Japan and even China have at most 2-levels - National and local. The amount of regulatory control is SPARSE compared to U.S. mandates on companies here. We are buried in regulations here. Buried. Trump ought to be championing the utter reduction (as Ted is) of regulations at all levels to spur the economy.
Good luck to us all.
As to the cost of making things in America, regulatory overhead is another one of those components -- and one that the government could have some control over.
And, yes, once I stopped the flow of water I could stop and think about how to deal with the water on the floor.
I'm telling you Donald's story does not check out.. that you are betting on a wild-card. And, more-often-than-not, the House wins when the American public bets on 'Hope & Change'. Americans hoped. Washington and Wall-Street kept our change.
If it costs $3.25 to make a pair of shoes in China, versus $14.65 in Ohio, adding 35% import tax has no effect on the manufacturing location or reason. It ONLY penalizes the American public.
The true cost of production is a culmination of material, labor, transportation, & energy costs. The U.S. is just too expensive in a majority of those items. Where does rubber come from? Malaysia. Where is labor cheap? China. Where is energy cheap? China. Where is it easy to ship from (worldwide)? Hong Kong.
Guess where its ideal to manufacture shoes?
Blindly asking the American public to take-a-hit for the good of ... a blank dream is ridiculous.
As to your dishwasher incident, I bet you still wiped up the spill rather than waiting for it to air-dry, molding much in the process.
Lowering tax rates from 35% to 10% will not get a majority of the money repatriated. It will not move until that number is 0%.. something even Donald would not do.
Donald speaks a good story -- but, details and reality and stubborn facts will get in the way of his theory.
He has the right to speak. He did not need to consider his words. Even so, he is partially responsible for stoking weak minds into action.
As to the 11 million illegals already here, we will figure out a way to deal with that once we stop the flow. I came home one night and found my dishwasher was flooding my kitchen. My first thought was not how to deal with the water on the floor -- I needed to shut off the water.
You entice the money back into the U.S. by lowering the tax rates so that they are willing to pay the tax to have access to the money, and you get some of it.
If so, I can only hope that rounding error is in our favor, and the Trump really is who he claims to be.
Ted's time in the Senate, however, have been nothing but spot on in terms of volitional support of conservative principles. Beit on the tax payer dime or not, he actively pursued such endeavors. What has Trump done?

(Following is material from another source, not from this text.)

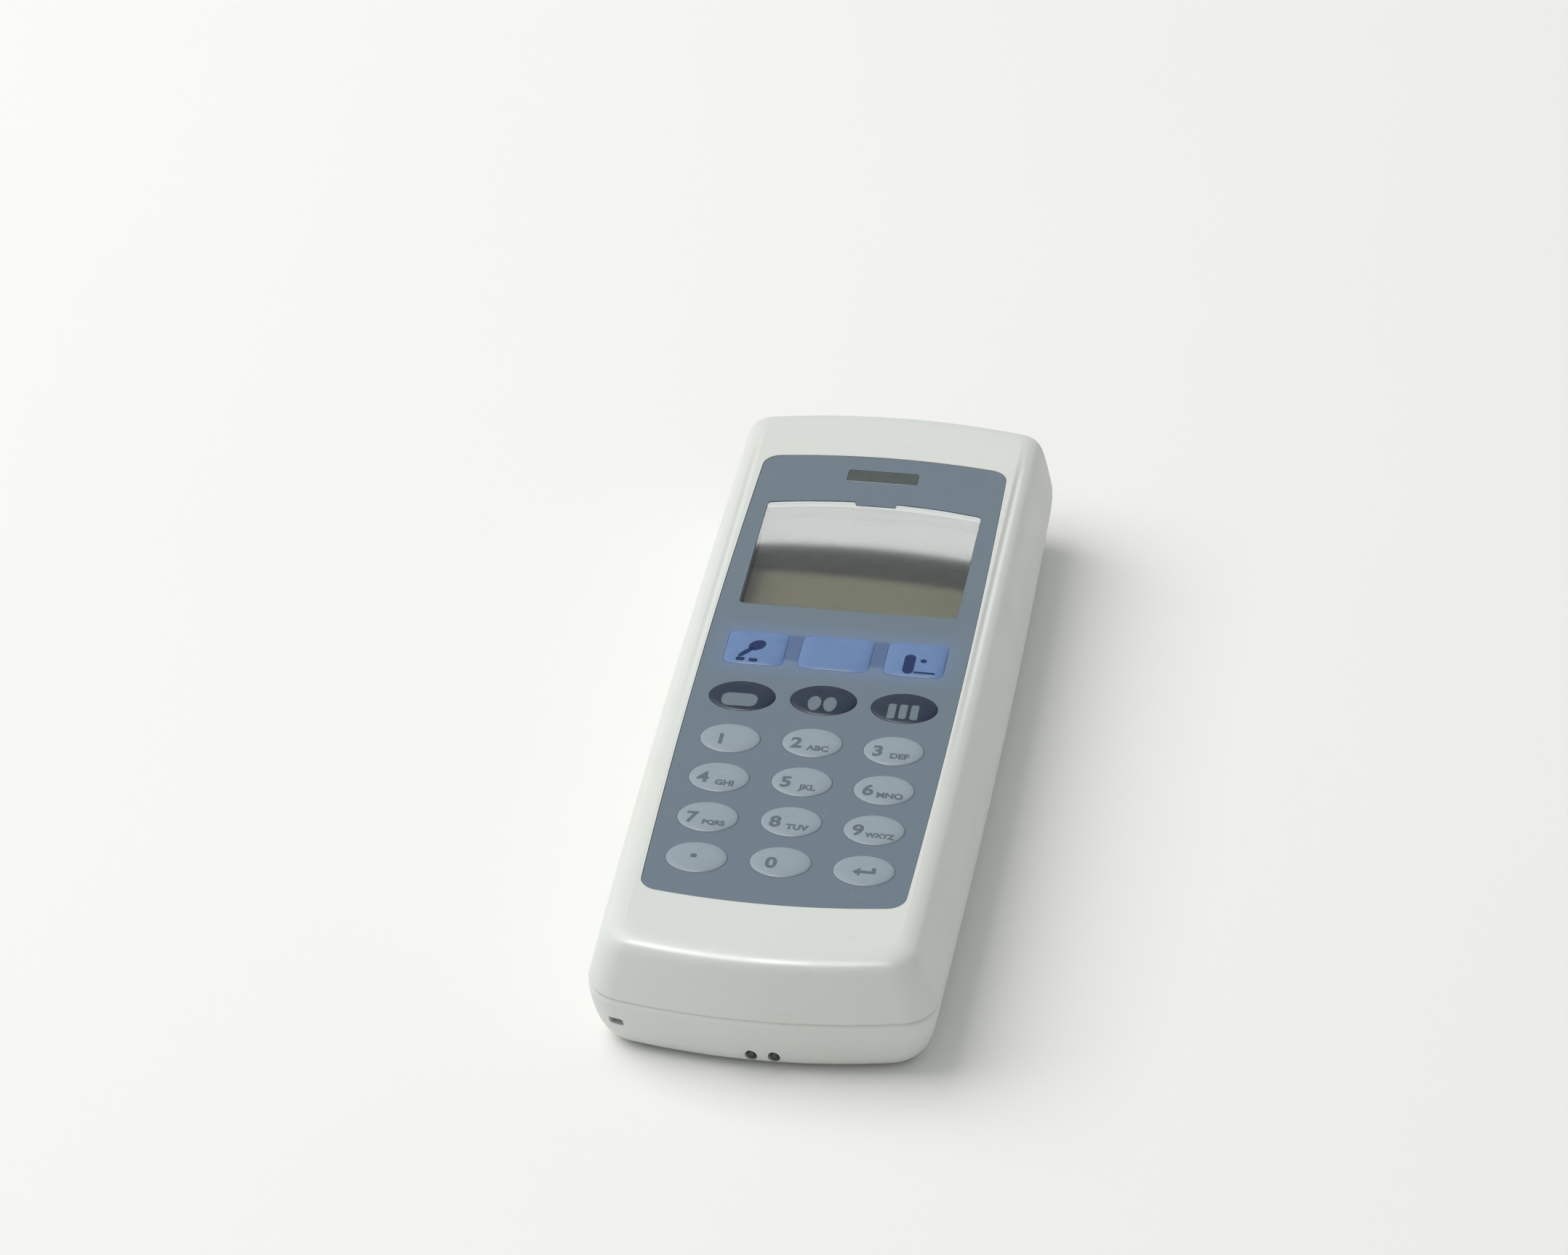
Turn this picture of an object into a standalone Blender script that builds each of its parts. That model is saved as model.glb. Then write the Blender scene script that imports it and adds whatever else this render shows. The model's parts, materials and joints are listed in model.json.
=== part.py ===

I don't disagree with Ted's positions and politics, I just highly question they are really 'his'.
Nonetheless, after tonight, he really has no chance of winning the nomination. If he loses big in Ohio, which is really the last of the Bible Belt states, he's done... I'm sorry, but its just an electoral fact. He may pick up Missouri or whatever, but compared to California/New Jersey/New York, it's a rounding error.
What action has he shown, other than his rhetoric, that gives you comfort he can/will do that?
・ As Ted has pointed out, taxing imports at 35% only impacts the American consumer.. not the overseas producer.
・ Building a wall, getting Mexico to pay for it. How does that eliminate the 11+ million illegals already here?
・ How can he entice the repatriation of $1+ Trillion back into the U.S. Economy from various US companies that, frankly, only stand to lose money by doing so? Whether it gets taxed at 35% or 11% or 5%.. all of that is MORE than 0% + interest for leaving it in foreign bank deposits.